Fulbright fellowship backs Heather Whiteman's work in Guatemala

By Shanzay Shabi Tuesday, August 16, 2022

Guatemala is one of the few countries in Latin America that have recently gained strong exposure to the use of information systems and people data processes. Information School Assistant Teaching Professor Heather Whiteman recently received a Fulbright Scholar Award for an idea intended to increase the exposure and understanding of those concepts. 

Whiteman, who teaches courses in people analytics and information management at the iSchool, is creating the first master’s level people analytics program in Latin America at the Universidad Francisco Marroquín (UFM) in Guatemala. People analytics is a data-driven approach to studying people processes and improving people-related decisions. 

“It's wonderful to have a dream and then have an organization like Fulbright tell you that your dream is worth an investment,” said Whiteman. 
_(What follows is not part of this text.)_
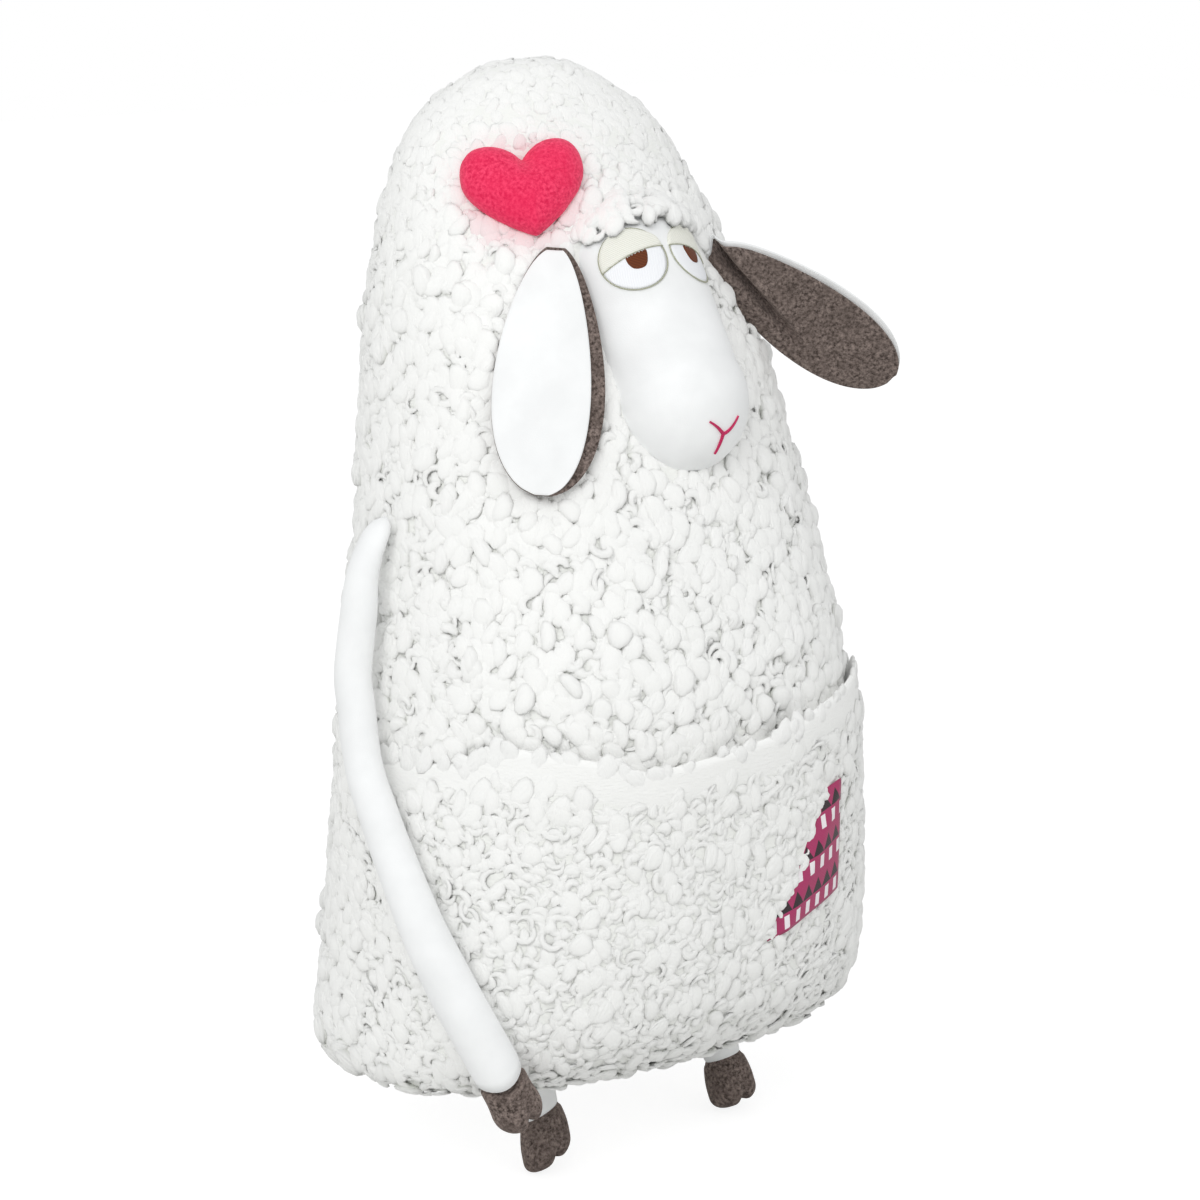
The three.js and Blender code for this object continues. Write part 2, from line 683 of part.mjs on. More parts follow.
addPiece('front_cover', coverPanel(-1), curlyWhite, 0.95);
addPiece('back_cover', coverPanel(1), curlyWhite, 0.95);
addPiece('base_cover', basePanel(), curlyWhite, 0.95);
addPiece('body_filling', bodyFilling(), fibreWhite, 1);
addPiece('pouch_panel_right', pouchPanel(-1), curlyWhite, 0.95);
addPiece('pouch_panel_left', pouchPanel(1), curlyWhite, 0.95);
addPiece('pouch_patch', patchPanel(), patchMagenta, 0.6);
addPiece('face_cover', faceCover(), velourWhite, 0.85);
addPiece('face_filling', faceFilling(), fibreWhite, 1);
addPiece('mouth_stitch', mouthStitch(), mouthPink, 0.6);
addPiece('heart_cover', heartForm(0).subtract(heartForm(heartThickness)).subtract(domeClearance), heartPink, 0.8);
addPiece('heart_filling', heartForm(heartThickness + seamGap).subtract(domeClearance), fibreWhite, 1);

for (const [name, side] of [['right', -1], ['left', 1]]) {
  const eye = eyeParts(side);
  addPiece(`eye_white_${name}`, eye.white, eyeWhite, 0.8);
  addPiece(`eyelid_${name}`, eye.lid, lidCream, 0.8);
  addPiece(`pupil_${name}`, eye.pupil, pupilBrown, 0.5);
  addPiece(`eye_outline_${name}`, eye.outline, rimOlive, 0.6);

  const ear = side < 0 ? rightEarFrame : leftEarFrame;
  addPiece(`ear_outer_${name}`, earPanel(ear, 1), velourWhite, 0.85);
  addPiece(`ear_inner_${name}`, earPanel(ear, -1), hoofBrown, 0.9);

  const arm = armParts(side);
  addPiece(`arm_upper_${name}`, arm.upper, velourWhite, 0.85);
  addPiece(`arm_lower_${name}`, arm.lower, velourWhite, 0.85);
  addPiece(`arm_hoof_${name}`, arm.hoof, hoofBrown, 0.9);

  const leg = legParts(side, side < 0 ? rightLegSwing : leftLegSwing);
  addPiece(`leg_stub_${name}`, leg.stub, velourWhite, 0.85);
  addPiece(`leg_hoof_${name}`, leg.hoof, hoofBrown, 0.9);
}

export default sheep;
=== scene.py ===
import functools
import math
import random

import bmesh
import bpy
import numpy as np
from mathutils import Matrix, Vector
from mathutils.bvhtree import BVHTree


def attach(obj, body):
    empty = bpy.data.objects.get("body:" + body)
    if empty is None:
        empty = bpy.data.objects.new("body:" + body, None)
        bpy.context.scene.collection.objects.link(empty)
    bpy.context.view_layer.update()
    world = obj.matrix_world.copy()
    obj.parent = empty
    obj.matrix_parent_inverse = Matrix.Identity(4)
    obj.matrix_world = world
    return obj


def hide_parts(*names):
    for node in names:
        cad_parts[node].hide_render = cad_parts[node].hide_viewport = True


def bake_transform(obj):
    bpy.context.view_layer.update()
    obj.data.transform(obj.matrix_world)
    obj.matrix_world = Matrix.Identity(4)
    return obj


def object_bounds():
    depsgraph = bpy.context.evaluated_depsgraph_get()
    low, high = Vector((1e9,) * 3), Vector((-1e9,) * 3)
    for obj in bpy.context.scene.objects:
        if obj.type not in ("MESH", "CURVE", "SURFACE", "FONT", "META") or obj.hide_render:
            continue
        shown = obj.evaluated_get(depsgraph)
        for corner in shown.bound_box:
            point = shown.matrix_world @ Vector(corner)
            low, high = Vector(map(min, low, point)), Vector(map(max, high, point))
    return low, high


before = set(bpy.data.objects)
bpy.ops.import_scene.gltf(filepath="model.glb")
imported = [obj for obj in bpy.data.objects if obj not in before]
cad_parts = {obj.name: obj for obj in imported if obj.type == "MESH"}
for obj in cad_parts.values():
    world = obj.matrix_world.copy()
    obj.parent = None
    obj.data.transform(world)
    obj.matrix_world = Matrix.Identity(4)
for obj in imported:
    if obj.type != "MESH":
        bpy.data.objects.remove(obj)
cad_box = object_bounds()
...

Whiteman’s project was inspired by a professor she met from UFM at a conference. The professor shared with Whiteman her desire to bring more data and analytics to HR in Guatemala, and Whiteman shared her vision of making people analytics a more globally recognized approach to strategic business. This conversation initiated a partnership between the two in which Whiteman taught an online class in people analytics for the professor at UFM. 

The experience of teaching that class led Whiteman to pitch to Fulbright the idea of educating Guatemalan leaders in people analytics so they will adopt the concept in their country’s business practices. 

“In a region where the concepts of people analytics have yet to be implemented, that's where introducing these new approaches to thinking hold transformative value,” said Whiteman. “I want to teach from the mindset that people data is not like other data. We need to think about the social impacts and effects of quantifying humans.” 

The Fulbright Scholar Award is given to scholars who will teach, conduct research or carry out professional projects in a country outside the United States. Whiteman traveled to Guatemala in June and July of this year to run the pilot program and will return to finish setting up the program in January and February 2023. 

“I definitely see this as something that's growing,” Whiteman said. “The goal is that this program would become a standard part of the UFM curriculum, something that they can sustain and lead on their own.”

In addition to designing the master’s program, Whiteman is also selecting instructors and administering some of the classes. She hopes that once the program is established, it will encourage and promote others to teach, share and build people analytics. 

Whiteman is hopeful a master’s program in people analytics is capable of bringing about great benefits for Guatemala. 

One of those potential benefits is the elimination of biases. “When we use data we are capable of perpetuating a system encoding harmful biases but with a proper understanding of the human impact of data, we are also capable of identifying and mitigating those harmful biases and having really strong impacts,” Whiteman said.